Of course people forget things, but if researches simply compared self-reporting to crash reports, they were conflating two types of error. As I said, this is without having seen the study, so it might have taken into account reporting problems.
Minor correction: Der Spiegel is a magazine, not a newspaper.
On the substantial issue, I found Elizer Yudkowsky’s post useful, though too wordy:
https://lesswrong.com/lw/jg/planning_fallacy/
I think there’s a more direct way that evolution favors that optimism bias and amnesia of the negative. Without it there would be hardly any second pregnancies. When I think about it objectively, having children has brought about some of the most grueling hours of my life, with weeks of feeding a newborn round the clock, hours of colicky howling (and that’s after pregnancy and childbirth). But those memories feel remote. The highlights feel much more real. Thank you, dopamine!
Seth: That used to be my explanation. I can’t say I have evidence against it.
FYI: https://www.npr.org/blogs/health/2013/06/18/191279201/3-d-printer-brings-dexterity-to-children-with-no-fingers?uidt=1371584750#commentBlock
An example of innovation coming from outside the establishment. Now, will the establishment embrace it, ignore it or fight to shut it down?

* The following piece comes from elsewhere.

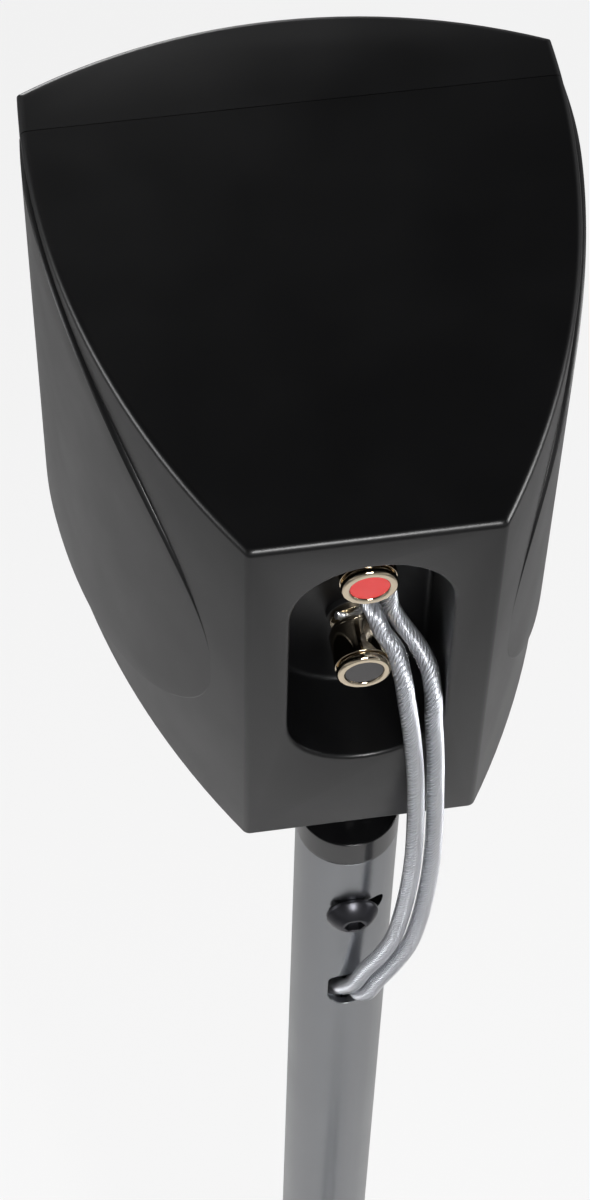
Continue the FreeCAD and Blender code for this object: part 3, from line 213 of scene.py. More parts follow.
# Resin-treated cotton: the yellow cloth of the spider, painted darker between the threads as painted shade.
TREATED_COTTON = Finish(
    "spider_cloth", "#b48f52", "#94723c", roughness=0.85, texture=Texture.WEAVE, spacing_mm=0.9
)
# Coated silk: a near-black dome with a soft glow at its rim.
COATED_SILK = Finish(
    "dome_silk", "#1d1d1f", roughness=0.5, sheen=0.3, texture=Texture.WEAVE, spacing_mm=0.7
)
# Perforated steel sheet: black, with rows of holes, which are drawn 2.6 mm apart, where real ones are
# about 2 mm, so that they show. The holes are only painted on the sheet, near black, as painted shade
# for the box behind them.
PERFORATED_STEEL = Finish(
    "grille_mesh", "#1d1d1e", "#050505", roughness=0.45, texture=Texture.HOLES, spacing_mm=2.6, depth_mm=0.4
)
# Glass-epoxy laminate: green solder resist with a wet gloss.
EPOXY_LAMINATE = Finish("board_laminate", "#28543a", "#1f4630", roughness=0.3, coat=0.3, spacing_mm=3.0)
# Polyester film sleeve: glossy amber round each capacitor.
FILM_SLEEVE = Finish("capacitor_sleeve", "#b8952f", roughness=0.2, coat=0.4, edge_mm=0.6)
# Fired ceramic: chalky white block.
CERAMIC = Finish("resistor_ceramic", "#dad6ca", roughness=0.7, spacing_mm=0.8, depth_mm=0.05, edge_mm=0.4)
# Polyester wadding: loose white fibres, painted grey in the hollows among them as painted shade.
WADDING = Finish(
    "wadding", "#dcdbd6", "#b9b8b2", roughness=0.95, texture=Texture.FIBRE, spacing_mm=3.0, depth_mm=1.2
)
# Clear soft PVC: the strands show through it, brighter in the middle and grey at its edges.
CLEAR_PVC = Finish("clear_pvc", "#eef0f4", roughness=0.08, ior=1.42, clear=1.0, depth_mm=0.0, uneven=0.02)
# Tinned copper strands: white metal that sparkles along the twist.
TINNED_COPPER = Finish(
    "tinned_strands", "#e6e7ea", roughness=0.3, metallic=0.92, spacing_mm=0.5, depth_mm=0.01
)


class MaterialMaker:
    """Makes one Blender material for each finish."""

    drawn_stretch = 60
    hole_rim = (0.27, 0.33)
    wave_scale = 0.32
    wave_wobble = 0.3
    cloud_scale = 38.0
    smoothest = 0.02
    coat_roughness = 0.08
    bevel_samples = 6

    def __init__(self) -> None:
        """Start with no materials."""
        self.made: dict[str, bpy.types.Material] = {}

    @staticmethod
    def add(
        tree: bpy.types.NodeTree,
        kind: str,
        links: dict | None = None,
        values: dict | None = None,
        **settings,
    ) -> bpy.types.Node:
        """Add a node, set it up and link its inputs.

        Args:
            tree: the node tree it goes in.
            kind: the node's type, without the ShaderNode in front.
            links: input name or number to the output socket that feeds it.
            values: input number to its value, where its name stands for several inputs.
            settings: properties of the node, or values of its inputs by name with underscores.

        Returns:
            The node.
        """
        node = tree.nodes.new("ShaderNode" + kind)
        for name, value in settings.items():
            if hasattr(node, name):
                setattr(node, name, value)
            else:
                node.inputs[name.replace("_", " ")].default_value = value
        for number, value in (values or {}).items():
            node.inputs[number].default_value = value
        for name, socket in (links or {}).items():
            tree.links.new(socket, node.inputs[name])
        return node

    def pattern(self, tree: bpy.types.NodeTree, finish: Finish) -> bpy.types.NodeSocket:
        """Draw the finish's surface pattern in real millimetres.

        Args:
            tree: the material's node tree.
            finish: the finish.

        Returns:
            A socket that runs from 0 in the pattern's hollows to 1 on its tops.
        """
        place = self.add(tree, "TexCoord").outputs["Object"]
        per_metre = 1 / (finish.spacing_mm * MM)
        if finish.texture is Texture.DRAWN:
            scale = (per_metre, per_metre, per_metre / self.drawn_stretch)
            stretched = self.add(tree, "Mapping", {"Vector": place}, Scale=scale)
            noise = self.add(tree, "TexNoise", {"Vector": stretched.outputs[0]}, Scale=1.0, Detail=3.0)
            return noise.outputs[0]
        scaled = self.add(tree, "Mapping", {"Vector": place}, Scale=(per_metre,) * 3).outputs[0]
        if finish.texture is Texture.HOLES:
            parts = self.add(tree, "SeparateXYZ", {"Vector": scaled})
            flat = self.add(tree, "CombineXYZ", {"X": parts.outputs["X"], "Y": parts.outputs["Z"]})
            eighth = (0.0, 0.0, math.radians(45))
            turned = self.add(tree, "Mapping", {"Vector": flat.outputs[0]}, Rotation=eighth)
            cells = self.add(
                tree,
                "TexVoronoi",
                {"Vector": turned.outputs[0]},
                voronoi_dimensions="2D",
                Scale=1.0,
                Randomness=0.0,
            )
            first, last = self.hole_rim
            ramp = self.add(
                tree, "MapRange", {"Value": cells.outputs["Distance"]}, From_Min=first, From_Max=last
            )
            return ramp.outputs[0]
        if finish.texture in (Texture.WEAVE, Texture.WINDING):
            waves = [
                self.add(
                    tree,
                    "TexWave",
                    {"Vector": scaled},
                    bands_direction=direction,
                    Scale=self.wave_scale,
                    Distortion=self.wave_wobble,
                ).outputs["Fac"]
                for direction in (("X", "Z") if finish.texture is Texture.WEAVE else ("DIAGONAL",))
            ]
            if len(waves) == 1:
                return waves[0]
            return self.add(tree, "Math", {0: waves[0], 1: waves[1]}, operation="MAXIMUM").outputs[0]
        if finish.texture is Texture.FIBRE:
            fibres = self.add(
                tree, "TexNoise", {"Vector": scaled}, Scale=1.0, Detail=8.0, Distortion=1.6, Roughness=0.7
            )
            return fibres.outputs[0]
        grain = self.add(tree, "TexNoise", {"Vector": scaled}, Scale=1.0, Detail=2.0, Roughness=0.6)
        return grain.outputs[0]

    def material(self, finish: Finish) -> bpy.types.Material:
        """Make the finish's material, or find it if it is made already.

        Args:
            finish: the finish.

        Returns:
            The material.
        """
        if finish.slot in self.made:
            return self.made[finish.slot]
        material = bpy.data.materials.new(finish.slot)
        material.use_nodes = True
        tree = material.node_tree
        tree.nodes.clear()
        shader = self.add(
            tree,
            "BsdfPrincipled",
            Base_Color=linear(finish.colour),
            Roughness=finish.roughness,
            Metallic=finish.metallic,
            IOR=finish.ior,
            Coat_Weight=finish.coat,
            Coat_Roughness=self.coat_roughness,
            Sheen_Weight=finish.sheen,
            Transmission_Weight=finish.clear,
        )
        surface = shader
        if finish.clear:
            # Lamp light passes straight through a clear sleeve, so that what is inside it is lit.
            shadow = self.add(tree, "LightPath").outputs["Is Shadow Ray"]
            open_air = self.add(tree, "BsdfTransparent")
            surface = self.add(tree, "MixShader", {0: shadow, 1: shader.outputs[0], 2: open_air.outputs[0]})
        self.add(tree, "OutputMaterial", {"Surface": surface.outputs[0]})
        height = self.pattern(tree, finish)
        # The second colour fills the pattern's hollows: painted shade in the grille's holes, between the
        # spider's threads and among the wadding's fibres, and a mottled tone on the board's laminate.
        if finish.second:
            ends = {"Color1": linear(finish.second), "Color2": linear(finish.colour)}
            mixed = self.add(tree, "MixRGB", {"Fac": height}, **ends)
            tree.links.new(mixed.outputs[0], shader.inputs["Base Color"])
        if finish.uneven:
            place = self.add(tree, "TexCoord").outputs["Object"]
            cloud = self.add(tree, "TexNoise", {"Vector": place}, Scale=self.cloud_scale, Detail=3.0)
            spread = self.add(
                tree,
                "MapRange",
                {"Value": cloud.outputs[0]},
                To_Min=max(finish.roughness - finish.uneven, self.smoothest),
                To_Max=finish.roughness + finish.uneven,
            )
            tree.links.new(spread.outputs[0], shader.inputs["Roughness"])
        normal = None
        if finish.edge_mm:
            bevel = self.add(tree, "Bevel", samples=self.bevel_samples, Radius=finish.edge_mm * MM)
            normal = bevel.outputs[0]
        if finish.depth_mm:
            bump = self.add(tree, "Bump", {"Height": height}, Strength=1.0, Distance=finish.depth_mm * MM)
            if normal:
                tree.links.new(normal, bump.inputs["Normal"])
            normal = bump.outputs[0]
        if normal:
            tree.links.new(normal, shader.inputs["Normal"])
        self.made[finish.slot] = material
        return material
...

This is the basis for the whole venture capital industry today, and can be seen in many commerical industries at their infancy. Examples: automobiles at the start of the 20th century, dot-coms at the very tail end, plus many in between. Most VC backed companies fail or flounder and only a small few are successful, but when the capital was invested, every company in a VC’s portfolio was forecast to have a chance to be a total success.
This optimism actually creates much consumer surplus, as in the process of innovation, nobody is sure what exactly will fit the consumer need, so proliferation of ideas and oversupply a) helps identify the best idea and b) helps drive down the price quickly so that more people can benefit from the new invention. Three cheers for myopia!
Seth: Your comment reminds me of something I figured out about how to do science: To make progress, it isn’t necessary to have a correct explanation of something. Any explanation is helpful, so long as it is testable, because doing the test will be more enlightening that you realize. (Scientists are too pessimistic, engineers too optimistic.) What’s important is motivation, not understanding.
Literal myopia may also be a spur to innovation: Buckminster Fuller’s interest in structures is said to have developed early as he concentrated on what he could touch and manipulate, since the world beyond was a bewildering blur, and James Thurber reputedly derived many surreal ideas from his brain’s attempts to interpret the fuzzy images his eyes supplied to it.
Mario Puzo famously remarked that had he known that The Godfather would be so popular, he would have written it better.
Seth: One of the first managing editors of The New Yorker had a saying: “don’t get it right, get it written.”